People in Estonia have so far coped well with repaying their housing loans

Autori Taavi Raudsaar pilt

Taavi Raudsaar

Economist at Eesti Pank



Housing loans not repaid by their deadline were at a record low level of the past 20 years in November, and people have also generally managed well with repaying their consumer loans to the banks. The good performance in servicing loans has been helped by low unemployment and the savings built up in recent years, though the growth in them stopped in the second half of the year. Repaying loans will be harder next year, but the central bank believes the volume of loans overdue will still remain relatively low.

The volume of loans overdue at the end of November remained small. The share of housing loans overdue by more than 60 days held at 0.1% in November, which was the lowest level seen in the past 20 years. This means that around one borrower in a thousand of those who have taken a housing loan is more than two months late with their loan payments. If circumstances deteriorate, the first increase will be seen in overdue loans that are only a little past their payment date. The volume of loans overdue by 10-30 days has however remained small. Repayments of consumer loans have also proceeded successfully so far. The share of consumer loans overdue more than 60 days has held at 1.1-1.3% in recent months, which is also a low level in historical comparison.
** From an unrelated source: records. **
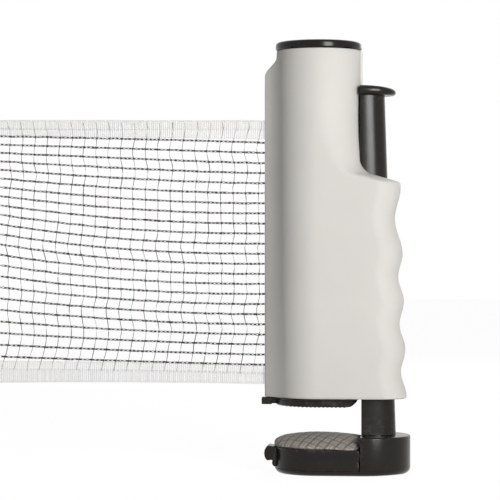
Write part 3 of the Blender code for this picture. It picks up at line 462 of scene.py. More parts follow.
def boolean(thing, bm, operation="DIFFERENCE"):
    """Cuts a shape out of a piece, or joins it on."""
    tool = as_object(bm, "tool")
    step = thing.modifiers.new("step", "BOOLEAN")
    step.operation = operation
    step.solver = "EXACT"
    step.object = tool
    apply_all(thing)
    bpy.data.objects.remove(tool)


def less(shape, *cuts):
    """A shape with others cut out of it, as a cutting shape of its own."""
    thing = as_object(shape, "cutter")
    for cut in cuts:
        boolean(thing, cut)
    bm = bmesh.new()
    bm.from_mesh(thing.data)
    bpy.data.objects.remove(thing)
    return bm


def soften(thing, width, angle=40, segments=2):
    """Rounds the edges that are sharper than the angle."""
    step = thing.modifiers.new("edges", "BEVEL")
    step.limit_method = "ANGLE"
    step.angle_limit = math.radians(angle)
    step.width = width
    step.segments = segments
    step.profile = 0.5
    apply_all(thing)


def bevel(bm, edges, width, segments):
    bmesh.ops.bevel(bm, geom=edges, offset=width, offset_type="OFFSET", affect="EDGES",
                    segments=segments, profile=0.5, clamp_overlap=True, material=-1)


def mark_wear_and_highlight_edges(thing, turn=20):
    """Marks the corners that lie on an edge, where handling rubs the plastic and where the finish paints a
    highlight along the edge.
    """
    bm = bmesh.new()
    bm.from_mesh(thing.data)
    layer = bm.verts.layers.float.new("edge_wear_and_highlight")
    for edge in bm.edges:
        if len(edge.link_faces) == 2 and edge.calc_face_angle() > math.radians(turn):
            for vert in edge.verts:
                vert[layer] = 1.0
    bm.to_mesh(thing.data)
    bm.free()


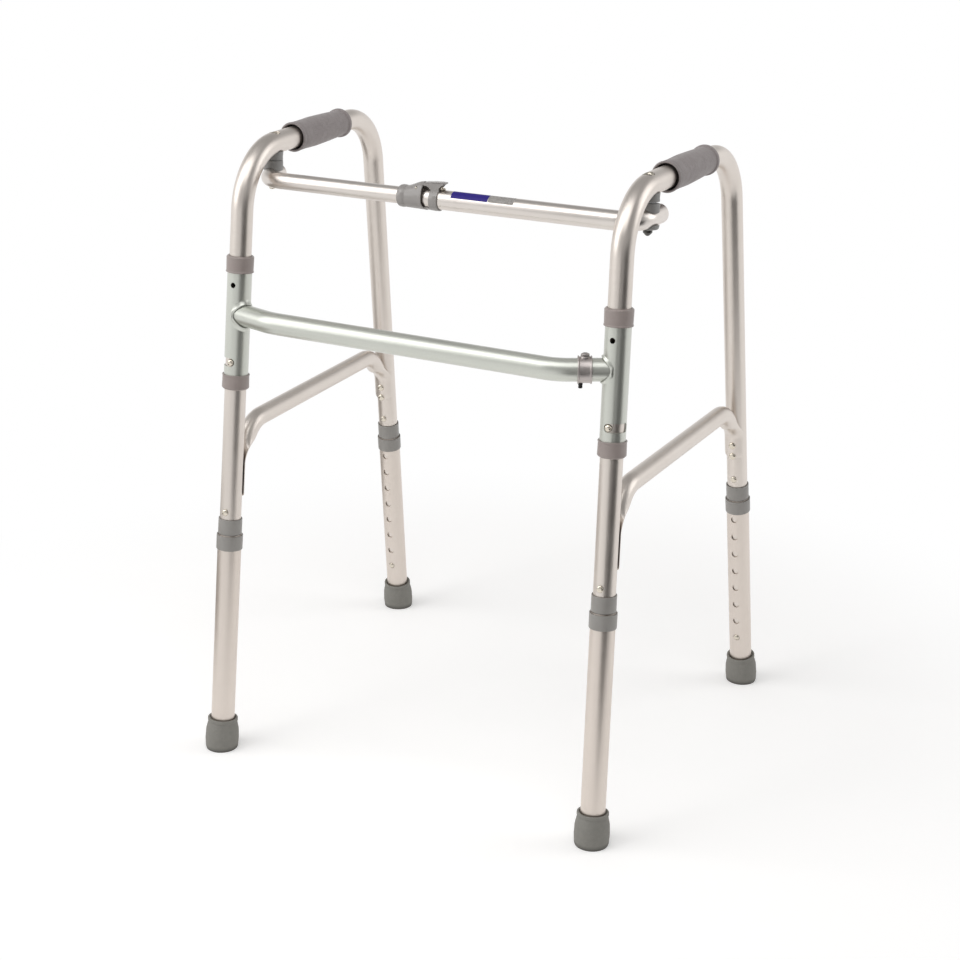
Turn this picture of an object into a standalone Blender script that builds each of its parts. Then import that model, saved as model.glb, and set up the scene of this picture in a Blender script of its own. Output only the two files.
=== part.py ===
"""Folding aluminium walker: two bent side frames that turn in the sleeves of a front crossbar,
a telescoping locking bar under the handles, and four legs that slide for height.

Metres, +Z up. The origin is on the floor under the middle of the footprint, the front of the
walker faces -Y, and the two sides are mirror images in X.
"""
import math

import bmesh
import bpy
from mathutils import Matrix, Vector

for old in list(bpy.data.objects):
    bpy.data.objects.remove(old, do_unlink=True)

# Clearances and mesh fineness
SEAT_GAP = 0.0003        # between a piece and what it is fixed to
RUN_GAP = 0.0004         # round a tube that turns or slides in another
PIN_GAP = 0.0003         # round a pin, rivet or bolt in its hole
TUBE_SIDES = 14
BRACE_SIDES = 12
PIN_SIDES = 8
SADDLE_SIDES = 12
BEND_STEPS = 5

# Side frame plane: its middle at the floor, its toe-out in plan and its lean towards the middle
SIDE_X = 0.2550
SIDE_Y = -0.0460
TOE_OUT = math.radians(1.54)
SPLAY = math.radians(1.41)

# Side frame, in the plane's own u (rearward) and v (upward)
FRAME_RADIUS = 0.0127
FRAME_WALL = 0.0012
FRONT_FOOT_U = -0.1964
REAR_FOOT_U = 0.2888
FRONT_LEAN = math.radians(4.94)
REAR_LEAN = math.radians(8.855)
HANDLE_V = 0.7325
FRAME_BEND_RADIUS = 0.072
FRAME_END_V = 0.0600

# Height adjustment
LEG_RADIUS = 0.0143
LEG_WALL = 0.0012
HOLE_PITCH = 0.0254
HOLE_COUNT = 8
LOWEST_HOLE_V = 0.0727
CLIP_BUTTON_RADIUS = 0.0040
CLIP_BUTTON_PROUD = 0.0018
LEG_COLLAR_TOP_V = {"front": 0.2771, "rear": 0.2743}
LEG_COLLAR_HEIGHT = 0.0218
LEG_COLLAR_RADIUS = 0.0158
COLLAR_LIP = 0.0018
STOP_COLLAR_HEIGHT = 0.0248
STOP_COLLAR_RADIUS = 0.01425
STOP_RIVET_V = {"front": 0.3067, "rear": 0.3058}
STOP_RIVET_RADIUS = 0.0040
RIVET_SHANK_RADIUS = 0.0022

# Rubber tips
TIP_HEIGHT = 0.0405
TIP_RADIUS = 0.02125
TIP_RIM_RADIUS = 0.0184
TIP_SOLE = 0.0100

# Hinge sleeves on the front legs, with their bushes, measured from the crossbar's height
SLEEVE_RADIUS = 0.0143
SLEEVE_WALL = 0.0012
CROSS_Z = 0.5460
LOWER_BUSH_V = CROSS_Z - 0.0820
UPPER_BUSH_V = CROSS_Z + 0.0580
BUSH_HEIGHT = 0.0215
BUSH_RADIUS = 0.0160
BUSH_CUP = 0.0080
SLEEVE_BUTTON_V = CROSS_Z - 0.0560
SLOT_HEIGHT = 0.0100
SLOT_SWING = math.radians(84)
SLEEVE_HOLE_V = CROSS_Z + 0.0370
SLEEVE_HOLE_RADIUS = 0.0027

# Front crossbar
CROSS_RADIUS = 0.0127
CROSS_WALL = 0.0012
CROSS_Y = -0.2195
CROSS_CORNER_X = 0.1800
CROSS_BEND_RADIUS = 0.060
CLAMP_FROM_SLEEVE = 0.0310
CLAMP_WIDTH = 0.0160
CLAMP_THICKNESS = 0.0015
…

The ability to cope with repaying loans has been helped by low unemployment, the improvement in the economic climate in recent years, and savings accumulated earlier. Whether a borrower can repay their loans depends mainly on whether they have a job and an income. The number of people unemployed has started to rise in recent months, but the unemployment rate is still low in comparison to the average of the past decade. In the decade before this year, people’s purchasing power and ability to save generally increased substantially, and so savings have accumulated well. The forced savings during the pandemic have added to this in the past couple of years. This year it has been apparent that people have started to use the savings they built up earlier, as savings have stopped growing and deposits have started to shrink gradually.

The rise in Euribor has not yet passed through in full into loan repayments, as the interest payments on most loans taken out earlier are recalculated every six months. The six-month Euribor reached 2.4% by the end of November, and was around 2.7% last week. The average interest rate on outstanding loans has equally risen from 2% at the end of summer to 3.2% in November. Money markets forecast that the six-month Euribor will rise to around 3.5% in 2023, and will then fall to a little below 3%. This means the average interest rate on outstanding loans in the coming years will be about the same as the rate before the financial crisis of 2008.
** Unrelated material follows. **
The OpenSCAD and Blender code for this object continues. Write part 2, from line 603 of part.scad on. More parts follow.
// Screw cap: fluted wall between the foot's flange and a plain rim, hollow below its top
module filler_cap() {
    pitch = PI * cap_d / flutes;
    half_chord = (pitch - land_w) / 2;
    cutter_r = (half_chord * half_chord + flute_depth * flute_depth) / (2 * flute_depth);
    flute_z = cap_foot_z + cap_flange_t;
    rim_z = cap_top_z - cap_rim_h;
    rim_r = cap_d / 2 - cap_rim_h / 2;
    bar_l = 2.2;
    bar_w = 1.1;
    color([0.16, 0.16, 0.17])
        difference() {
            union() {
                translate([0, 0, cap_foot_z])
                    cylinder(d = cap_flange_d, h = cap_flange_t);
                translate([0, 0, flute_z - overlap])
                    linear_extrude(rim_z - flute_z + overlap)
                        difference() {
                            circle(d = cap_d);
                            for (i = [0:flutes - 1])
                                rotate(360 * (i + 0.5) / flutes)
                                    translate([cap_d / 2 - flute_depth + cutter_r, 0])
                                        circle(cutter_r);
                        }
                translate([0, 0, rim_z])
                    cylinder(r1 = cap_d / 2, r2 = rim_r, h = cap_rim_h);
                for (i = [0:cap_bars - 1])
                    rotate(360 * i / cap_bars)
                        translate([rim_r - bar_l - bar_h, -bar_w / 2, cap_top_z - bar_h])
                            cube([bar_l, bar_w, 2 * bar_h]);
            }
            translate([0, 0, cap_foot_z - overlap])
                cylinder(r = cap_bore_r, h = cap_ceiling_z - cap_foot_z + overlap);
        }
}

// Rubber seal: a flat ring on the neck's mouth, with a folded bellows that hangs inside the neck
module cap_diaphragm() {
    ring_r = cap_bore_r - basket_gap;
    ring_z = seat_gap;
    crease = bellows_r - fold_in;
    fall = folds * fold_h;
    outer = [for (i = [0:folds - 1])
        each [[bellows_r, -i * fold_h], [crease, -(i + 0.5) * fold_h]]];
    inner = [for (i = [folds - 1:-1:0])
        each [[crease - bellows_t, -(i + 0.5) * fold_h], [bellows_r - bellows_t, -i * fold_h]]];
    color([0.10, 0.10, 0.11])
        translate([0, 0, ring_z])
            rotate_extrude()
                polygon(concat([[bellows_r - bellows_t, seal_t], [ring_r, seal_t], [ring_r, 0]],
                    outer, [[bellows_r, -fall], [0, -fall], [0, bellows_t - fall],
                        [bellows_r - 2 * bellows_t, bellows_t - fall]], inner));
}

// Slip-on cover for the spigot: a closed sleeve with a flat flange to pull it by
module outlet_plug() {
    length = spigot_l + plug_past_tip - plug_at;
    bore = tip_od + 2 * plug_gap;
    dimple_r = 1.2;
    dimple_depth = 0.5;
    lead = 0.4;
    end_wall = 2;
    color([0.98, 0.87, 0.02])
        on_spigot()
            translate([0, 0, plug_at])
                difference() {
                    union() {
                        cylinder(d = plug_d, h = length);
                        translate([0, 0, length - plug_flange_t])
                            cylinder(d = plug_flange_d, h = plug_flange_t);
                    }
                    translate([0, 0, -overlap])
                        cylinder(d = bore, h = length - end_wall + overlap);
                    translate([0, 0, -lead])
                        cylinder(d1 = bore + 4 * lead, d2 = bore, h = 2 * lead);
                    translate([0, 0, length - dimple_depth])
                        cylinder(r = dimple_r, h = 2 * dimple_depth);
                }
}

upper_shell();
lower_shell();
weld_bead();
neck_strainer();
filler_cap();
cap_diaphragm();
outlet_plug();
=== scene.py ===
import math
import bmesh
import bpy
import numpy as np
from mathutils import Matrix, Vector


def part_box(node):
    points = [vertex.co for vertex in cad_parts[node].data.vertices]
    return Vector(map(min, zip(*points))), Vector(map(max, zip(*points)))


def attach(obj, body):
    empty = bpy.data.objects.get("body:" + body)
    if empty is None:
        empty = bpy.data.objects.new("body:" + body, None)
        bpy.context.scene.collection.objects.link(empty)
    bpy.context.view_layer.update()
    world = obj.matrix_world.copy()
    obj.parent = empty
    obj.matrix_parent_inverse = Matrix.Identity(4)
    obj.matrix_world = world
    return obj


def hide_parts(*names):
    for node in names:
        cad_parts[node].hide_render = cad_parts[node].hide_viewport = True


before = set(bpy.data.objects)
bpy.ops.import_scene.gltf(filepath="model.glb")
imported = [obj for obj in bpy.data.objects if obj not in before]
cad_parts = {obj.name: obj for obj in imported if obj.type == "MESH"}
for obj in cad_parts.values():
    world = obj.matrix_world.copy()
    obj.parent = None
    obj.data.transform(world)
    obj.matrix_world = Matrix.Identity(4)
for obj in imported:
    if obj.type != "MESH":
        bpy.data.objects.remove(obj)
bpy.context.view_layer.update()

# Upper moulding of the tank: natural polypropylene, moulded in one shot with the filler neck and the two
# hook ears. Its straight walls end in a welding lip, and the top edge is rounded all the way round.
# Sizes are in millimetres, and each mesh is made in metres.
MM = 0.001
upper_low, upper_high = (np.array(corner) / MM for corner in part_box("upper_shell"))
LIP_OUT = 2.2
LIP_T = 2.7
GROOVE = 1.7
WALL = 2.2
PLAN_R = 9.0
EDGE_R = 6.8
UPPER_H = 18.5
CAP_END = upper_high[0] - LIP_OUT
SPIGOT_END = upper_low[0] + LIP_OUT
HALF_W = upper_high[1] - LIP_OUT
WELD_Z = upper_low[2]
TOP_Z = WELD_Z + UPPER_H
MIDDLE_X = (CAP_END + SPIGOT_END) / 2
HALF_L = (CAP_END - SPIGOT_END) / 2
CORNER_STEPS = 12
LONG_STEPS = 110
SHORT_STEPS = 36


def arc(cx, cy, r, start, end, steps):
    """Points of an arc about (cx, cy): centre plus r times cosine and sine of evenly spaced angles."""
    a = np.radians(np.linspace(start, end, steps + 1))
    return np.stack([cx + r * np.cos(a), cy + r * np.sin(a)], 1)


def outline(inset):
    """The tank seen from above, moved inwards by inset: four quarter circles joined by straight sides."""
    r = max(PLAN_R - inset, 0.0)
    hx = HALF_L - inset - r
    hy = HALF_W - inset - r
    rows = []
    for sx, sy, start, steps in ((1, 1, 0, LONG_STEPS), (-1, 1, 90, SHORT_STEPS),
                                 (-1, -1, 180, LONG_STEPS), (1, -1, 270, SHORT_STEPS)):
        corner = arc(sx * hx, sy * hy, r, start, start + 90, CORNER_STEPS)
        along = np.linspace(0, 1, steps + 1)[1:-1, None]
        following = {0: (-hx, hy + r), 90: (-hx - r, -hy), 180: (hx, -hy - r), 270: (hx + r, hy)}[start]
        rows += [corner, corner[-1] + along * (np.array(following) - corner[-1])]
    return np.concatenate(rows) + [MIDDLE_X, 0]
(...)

Repaying loans will be harder next year and the volume of loans overdue will increase, but it will still remain relatively low. Eesti Pank estimates that the share of housing loans overdue by more than 60 days will rise from its current 0.1% to 0.3% in 2023, which is still a low level. Continuing rises in the price of the consumer basket and in Euribor will make repaying loans harder, and a lot of families with loans will have to reduce their spending. Different families will face widely different circumstances, but Eesti Pank does not expect that a large number will face difficulty with loan repayments. It is forecast that this will be helped by unemployment growing only moderately. The average income of a housing loan borrower is about a third higher than the average income in Estonia, and so such borrowers will be a little better placed to cope in more difficult circumstances. The commercial banks have followed the requirement from Eesti Pank to apply a total interest rate of at least 6% when calculating the ability of borrowers to repay housing loans.
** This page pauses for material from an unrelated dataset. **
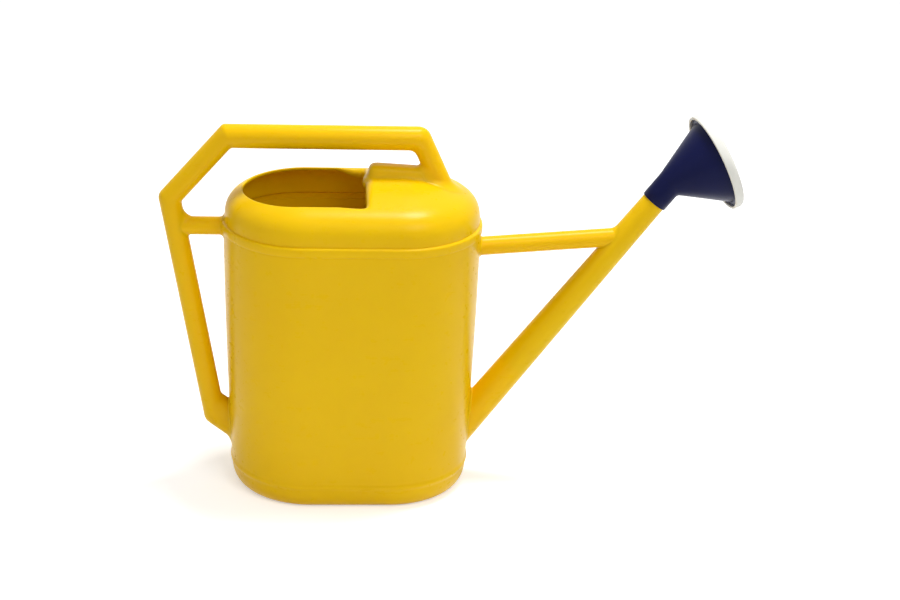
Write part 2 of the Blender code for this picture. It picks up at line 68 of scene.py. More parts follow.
MM = 0.001
SHOULDER_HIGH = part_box("tank_shoulder")[1]
JOINTS = {joint["name"]: joint for joint in frame["joints"]}
ROSE_ORIGIN = np.array(JOINTS["rose_turn"]["pos_m"], float)
SPOUT_AXIS = np.array(JOINTS["rose_turn"]["axis"], float)
PLATE_AXIS = np.array(JOINTS["rose_plate_pull"]["axis"], float)
ACROSS = np.array((0.0, 1.0, 0.0))
FORWARD = np.array((1.0, 0.0, 0.0))
DOWN = np.array((0.0, 0.0, -1.0))

# The can: small measures that no other size gives.
WALL_INSET = 1.7 * MM
FOOT_BEAD_INSET = 0.3 * MM
FOOT_BEAD_WIDTH = 2.6 * MM
TUCK_BELOW_BEAD = 3.0 * MM
TUCK_POWER = 2.3
BEAD_LIP = 0.6 * MM
BEAD_POWER = 4
RIB_FALL = 3.0 * MM
NOSE_DEPTH = 2.6 * MM
NOSE_WIDTH = 9.0 * MM
OPENING_CENTRE = -32.0 * MM
RIM_OVERHANG = 0.35
RIM_DROPS = (0.4 * MM, 0.9 * MM, 1.4 * MM)
BASE_RECESS = 2.4 * MM
BASE_RECESS_EDGE = (0.78, 0.13)
BASE_SHARES = (0.0, 0.25, 0.5, 0.7, 0.8, 0.84, 0.87, 0.9, 0.93, 0.96, 0.985)
ABOVE_TOP = 14.0 * MM
PROBE = 70.0 * MM

# The handle: each bend's outer and inner radius, from the foot round to the post.
BENDS = (
    (14.0 * MM, 6.0 * MM),
    (10.0 * MM, 5.0 * MM),
    (5.0 * MM, 6.0 * MM),
    (13.0 * MM, 9.5 * MM),
)
FOOT_RUN = 40.0 * MM
POST_RUN = 60.0 * MM
FOOT_FLARE_START = 5.4 * MM
POST_FLARE_START = 12.0 * MM
HANDLE_REACH = 60.0 * MM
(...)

Please note: Eesti Pank published the statistics for credit institutions and lease companies for November on its website today. The statistical release describes the main changes in the statistics on credit institutions and leasing companies, covering the volume and structure of assets, loans and leases issued, deposits, and interest rates on loans and leases. The statistical release is independent of economic policy releases and is presented separately from them.